Ike Charlton

Personal information
- Born: October 6, 1977 (age 48) Orlando, Florida, U.S.
- Height: 6 ft 0 in (1.83 m)
- Weight: 207 lb (94 kg)

Career information
- High school: Dr. Phillips (Orlando)
- College: Virginia Tech
- NFL draft: 2000: 2nd round, 52nd overall pick

Career history

Playing
- Seattle Seahawks (2000–2001); Jacksonville Jaguars (2002); New York Giants (2003); Oakland Raiders (2004)*; New England Patriots (2005)*; Winnipeg Blue Bombers (2005–2006); Detroit Lions (2007)*; Winnipeg Blue Bombers (2007–2010); Montreal Alouettes (2010);
- * Offseason and/or practice squad member only

Coaching
- Ottawa Redblacks (DBC) (2014–2017); Lake Erie Storm (STC/DBC) (2019); Toronto Argonauts (DBC) (2020);

Awards and highlights
- Grey Cup champion (2016); First-team All-American (1999);
- Stats at Pro Football Reference

= Ike Charlton =

American gridiron football player and coach (born 1977)

Isaiah "Ike" Charlton (born October 6, 1977) is an American football coach and former player who is the defensive backs coach for the Toronto Argonauts of the Canadian Football League (CFL). As a player, he was a defensive back who spent most of his professional career playing for the Winnipeg Blue Bombers of the CFL. He was selected by the Seattle Seahawks of the National Football League (NFL) in the second round (52nd overall) of the 2000 NFL draft. He played college football for the Virginia Tech Hokies.

Charlton has also been a member of the Jacksonville Jaguars, New York Giants, Oakland Raiders, New England Patriots, Detroit Lions, and Montreal Alouettes.

==Early life==
Charlton was born in Orlando, Florida and played high school football at Dr. Phillips High School. He played offense and defense, but mainly quarterback his senior season.

==Professional career==
He has spent time with the Seahawks (2000–2001), the Jaguars (2002), NY Giants (2003) and the Raiders (2004) where he did not make the final roster cut. Charlton was cut by the Raiders in September 2004, and joined the Patriots in February 2005 for the 2005 season.

Charlton signed with the Winnipeg Blue Bombers of the Canadian Football League on October 13, near the end of the 2005 CFL season and, besides a break in 2007, when he attended the Detroit Lions training camp, has remained with the Blue Bombers. He re-signed as a free agent with Winnipeg on February 17, 2009, after receiving a matching offer from the Hamilton Tiger-Cats.

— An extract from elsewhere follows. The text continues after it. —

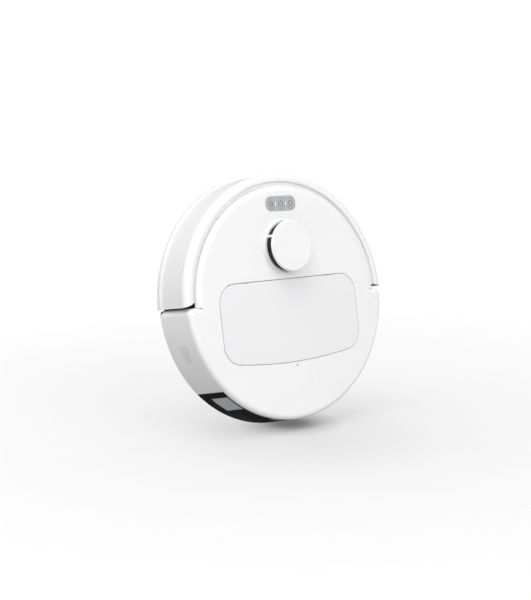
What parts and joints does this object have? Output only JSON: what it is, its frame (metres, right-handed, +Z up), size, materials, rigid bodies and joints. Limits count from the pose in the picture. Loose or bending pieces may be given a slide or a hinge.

On August 2, 2010, Charlton was released by the Blue Bombers.

On October 19, 2010, the Montreal Alouettes signed Charlton to the practice roster.

===NFL statistics===

| Year | Team | Games | Combined tackles | Tackles | Assisted tackles | Sacks | Forced fumbles | Fumble recoveries | Fumble return yards | Interceptions | Interception return yards | Yards per interception return | Longest interception return | Interceptions returned for touchdown | Passes defended |
|---|---|---|---|---|---|---|---|---|---|---|---|---|---|---|---|
| 2000 | SEA | 16 | 14 | 10 | 4 | 0.0 | 1 | 0 | 0 | 0 | 0 | 0 | 0 | 0 | 0 |
| 2001 | SEA | 15 | 31 | 29 | 2 | 1.0 | 3 | 0 | 0 | 2 | 43 | 22 | 38 | 1 | 4 |
| 2002 | JAX | 15 | 24 | 23 | 1 | 1.0 | 0 | 0 | 0 | 0 | 0 | 0 | 0 | 0 | 2 |
| 2003 | NYG | 7 | 12 | 9 | 3 | 0.0 | 0 | 0 | 0 | 0 | 0 | 0 | 0 | 0 | 1 |
| Career |  | 53 | 81 | 71 | 10 | 2.0 | 4 | 0 | 0 | 2 | 43 | 22 | 38 | 1 | 7 |

==Coaching career==
Charlton coached for Freedom High School in Orlando, Florida.

After guest coaching with the Calgary Stampeders and Edmonton Eskimos in 2012 and 2013 respectively, Charlton was hired as the defensive backs coach for the Ottawa Redblacks on December 20, 2013. He was a coach with Ottawa for four years and won his first Grey Cup championship in 2016.

On February 6, 2020, it was announced that Charlton was joining the Toronto Argonauts as the team's defensive backs coach.